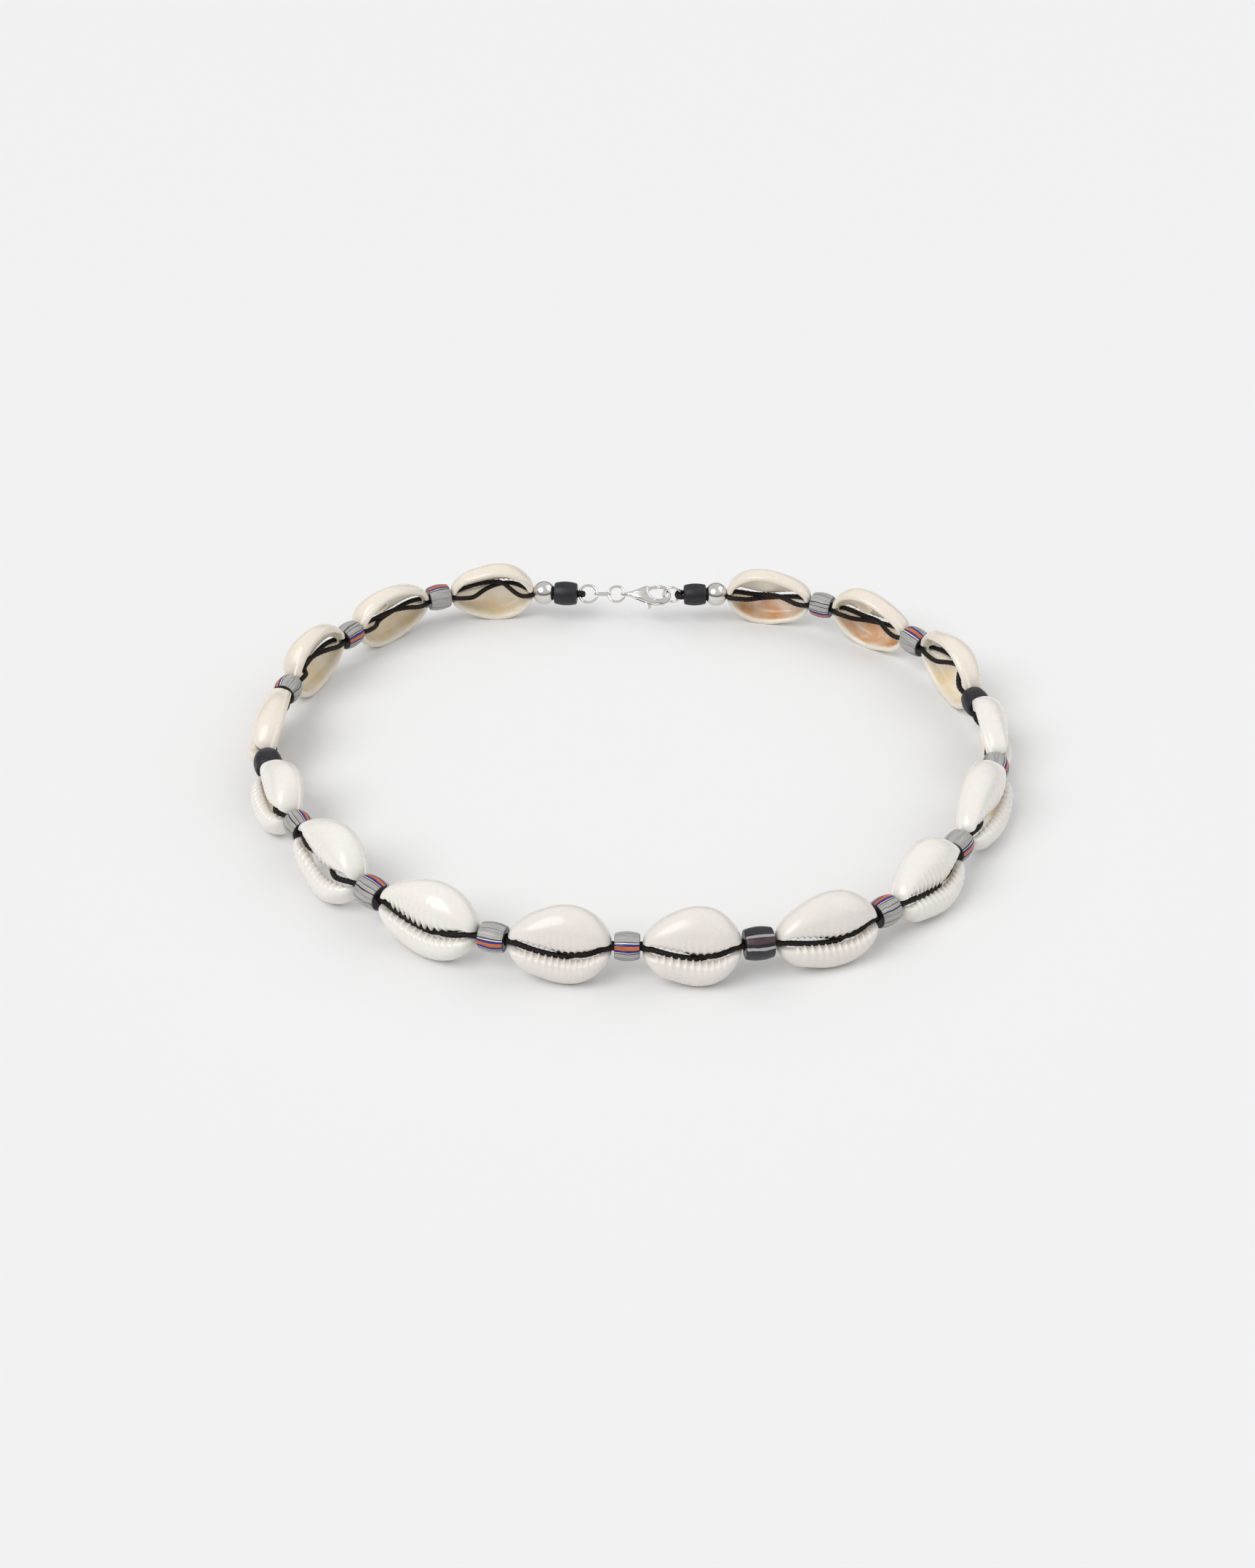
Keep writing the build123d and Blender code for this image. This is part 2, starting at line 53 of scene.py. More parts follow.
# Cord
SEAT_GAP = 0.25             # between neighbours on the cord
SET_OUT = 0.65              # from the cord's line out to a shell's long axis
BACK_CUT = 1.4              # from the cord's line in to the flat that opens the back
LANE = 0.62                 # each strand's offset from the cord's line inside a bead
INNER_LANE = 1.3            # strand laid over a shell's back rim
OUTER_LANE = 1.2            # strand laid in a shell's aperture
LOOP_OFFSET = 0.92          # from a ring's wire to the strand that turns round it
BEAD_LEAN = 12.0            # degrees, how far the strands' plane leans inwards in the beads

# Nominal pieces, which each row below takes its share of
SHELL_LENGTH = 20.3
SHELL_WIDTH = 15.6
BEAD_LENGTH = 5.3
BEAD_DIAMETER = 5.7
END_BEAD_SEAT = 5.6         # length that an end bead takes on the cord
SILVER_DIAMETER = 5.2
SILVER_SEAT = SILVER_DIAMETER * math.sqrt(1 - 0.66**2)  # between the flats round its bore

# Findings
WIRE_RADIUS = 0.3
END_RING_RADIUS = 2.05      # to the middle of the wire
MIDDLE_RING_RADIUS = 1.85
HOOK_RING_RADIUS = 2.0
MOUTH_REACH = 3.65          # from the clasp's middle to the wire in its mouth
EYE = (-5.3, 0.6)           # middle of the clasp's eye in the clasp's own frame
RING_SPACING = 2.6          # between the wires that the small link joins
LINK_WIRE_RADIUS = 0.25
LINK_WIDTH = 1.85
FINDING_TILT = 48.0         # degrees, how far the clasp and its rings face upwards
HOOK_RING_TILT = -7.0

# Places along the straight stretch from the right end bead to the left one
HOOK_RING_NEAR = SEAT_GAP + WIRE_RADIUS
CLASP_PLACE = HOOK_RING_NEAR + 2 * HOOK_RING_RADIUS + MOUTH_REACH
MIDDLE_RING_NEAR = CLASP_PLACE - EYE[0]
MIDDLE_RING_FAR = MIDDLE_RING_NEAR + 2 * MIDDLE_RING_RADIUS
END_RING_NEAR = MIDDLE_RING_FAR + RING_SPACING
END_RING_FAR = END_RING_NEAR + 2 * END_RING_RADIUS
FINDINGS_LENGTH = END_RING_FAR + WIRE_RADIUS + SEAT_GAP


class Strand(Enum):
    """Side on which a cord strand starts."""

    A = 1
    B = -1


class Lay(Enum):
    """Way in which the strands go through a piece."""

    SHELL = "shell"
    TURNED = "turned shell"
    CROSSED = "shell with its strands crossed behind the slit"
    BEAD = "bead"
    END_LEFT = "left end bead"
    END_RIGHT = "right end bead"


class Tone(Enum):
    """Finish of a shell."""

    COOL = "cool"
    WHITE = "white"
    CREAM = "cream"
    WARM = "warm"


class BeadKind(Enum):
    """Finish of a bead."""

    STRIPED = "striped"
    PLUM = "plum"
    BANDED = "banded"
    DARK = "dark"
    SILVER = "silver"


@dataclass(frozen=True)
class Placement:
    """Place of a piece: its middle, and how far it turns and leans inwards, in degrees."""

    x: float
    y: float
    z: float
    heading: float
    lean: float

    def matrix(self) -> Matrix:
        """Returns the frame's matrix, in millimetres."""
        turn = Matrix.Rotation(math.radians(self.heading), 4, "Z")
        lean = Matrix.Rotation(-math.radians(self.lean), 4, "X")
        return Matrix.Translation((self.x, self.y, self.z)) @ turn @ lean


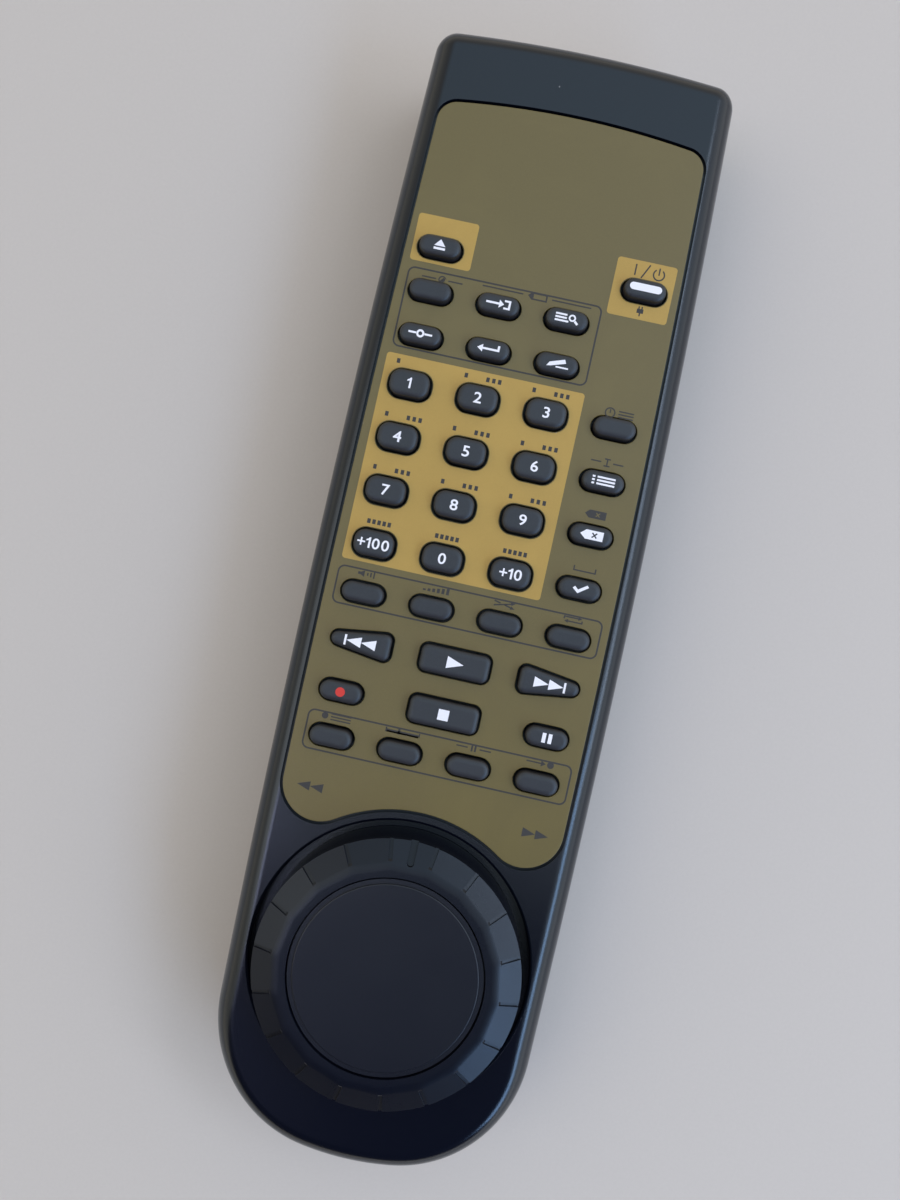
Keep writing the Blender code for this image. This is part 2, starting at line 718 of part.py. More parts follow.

□ □ □ □ □ □ □

Instructions to follow
Starting with the first line of the data above, copy each line exactly until you reach the line with "BEAD_LEAN = 12.0"; include that line as well.

Answer to this problem
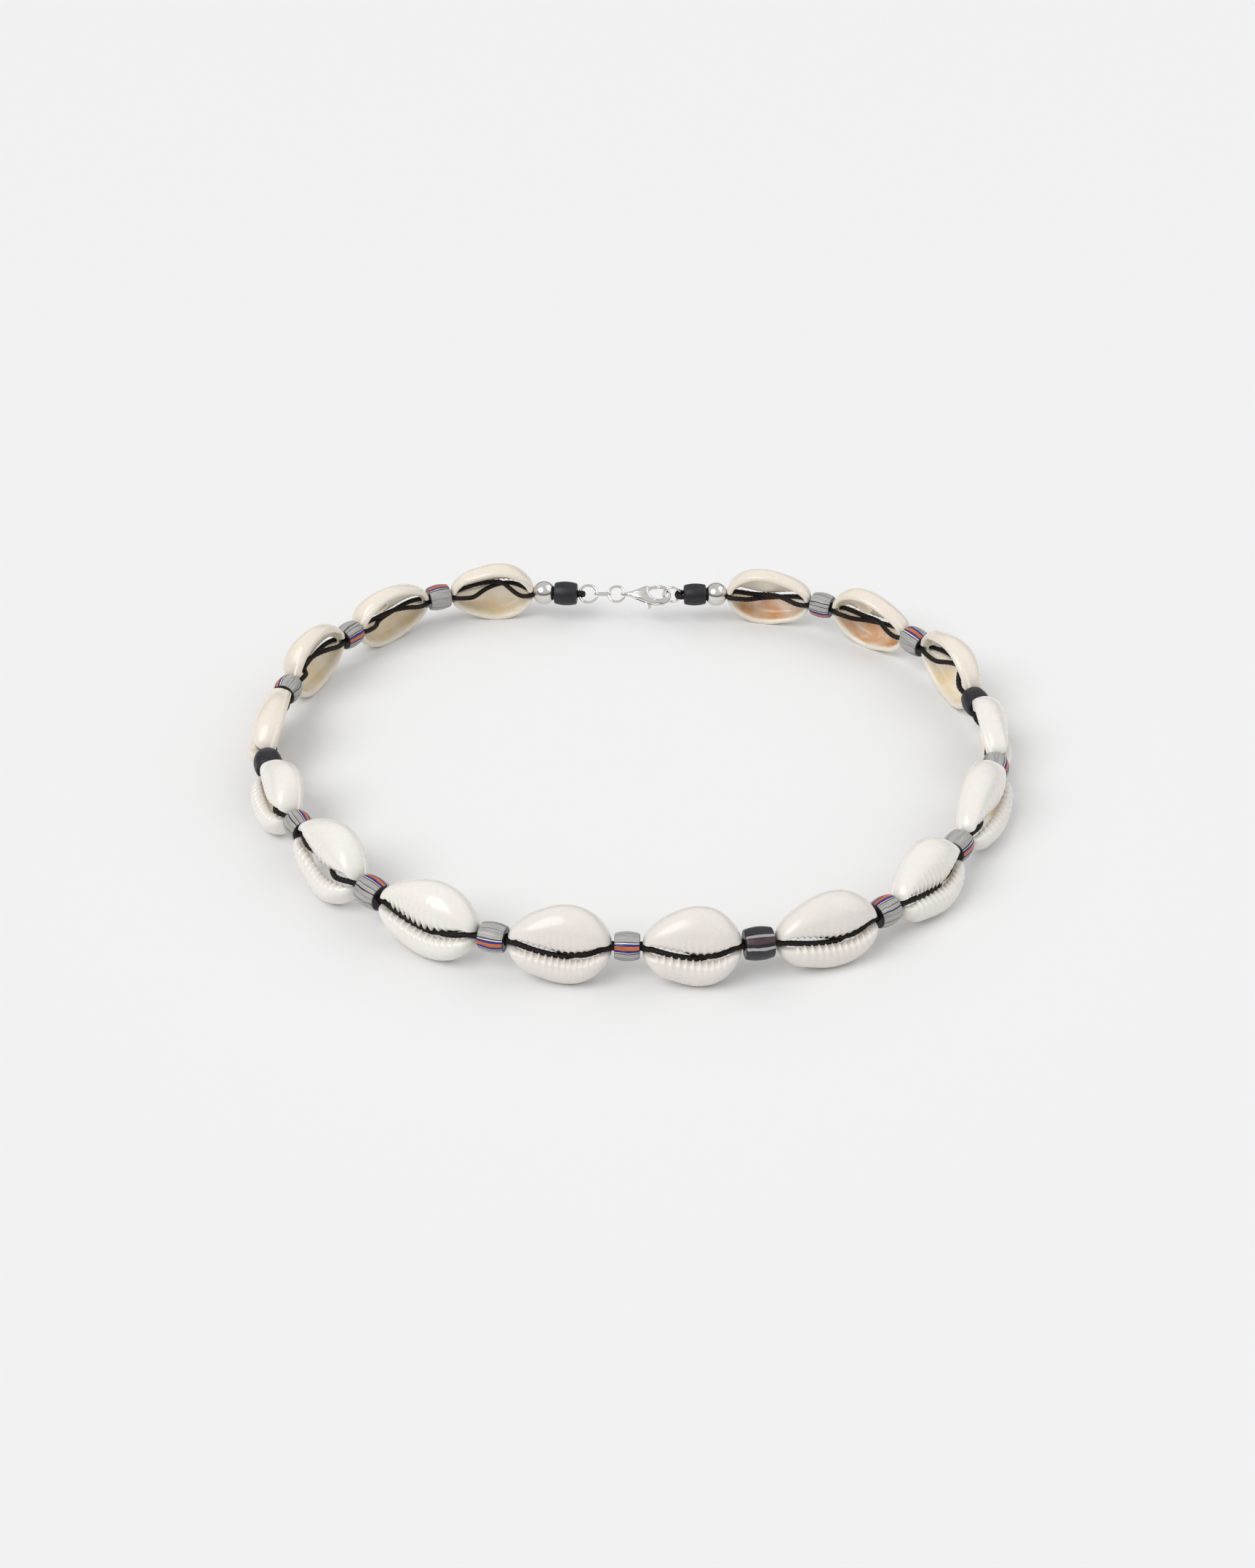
Keep writing the build123d and Blender code for this image. This is part 2, starting at line 53 of scene.py. More parts follow.
# Cord
SEAT_GAP = 0.25             # between neighbours on the cord
SET_OUT = 0.65              # from the cord's line out to a shell's long axis
BACK_CUT = 1.4              # from the cord's line in to the flat that opens the back
LANE = 0.62                 # each strand's offset from the cord's line inside a bead
INNER_LANE = 1.3            # strand laid over a shell's back rim
OUTER_LANE = 1.2            # strand laid in a shell's aperture
LOOP_OFFSET = 0.92          # from a ring's wire to the strand that turns round it
BEAD_LEAN = 12.0            # degrees, how far the strands' plane leans inwards in the beads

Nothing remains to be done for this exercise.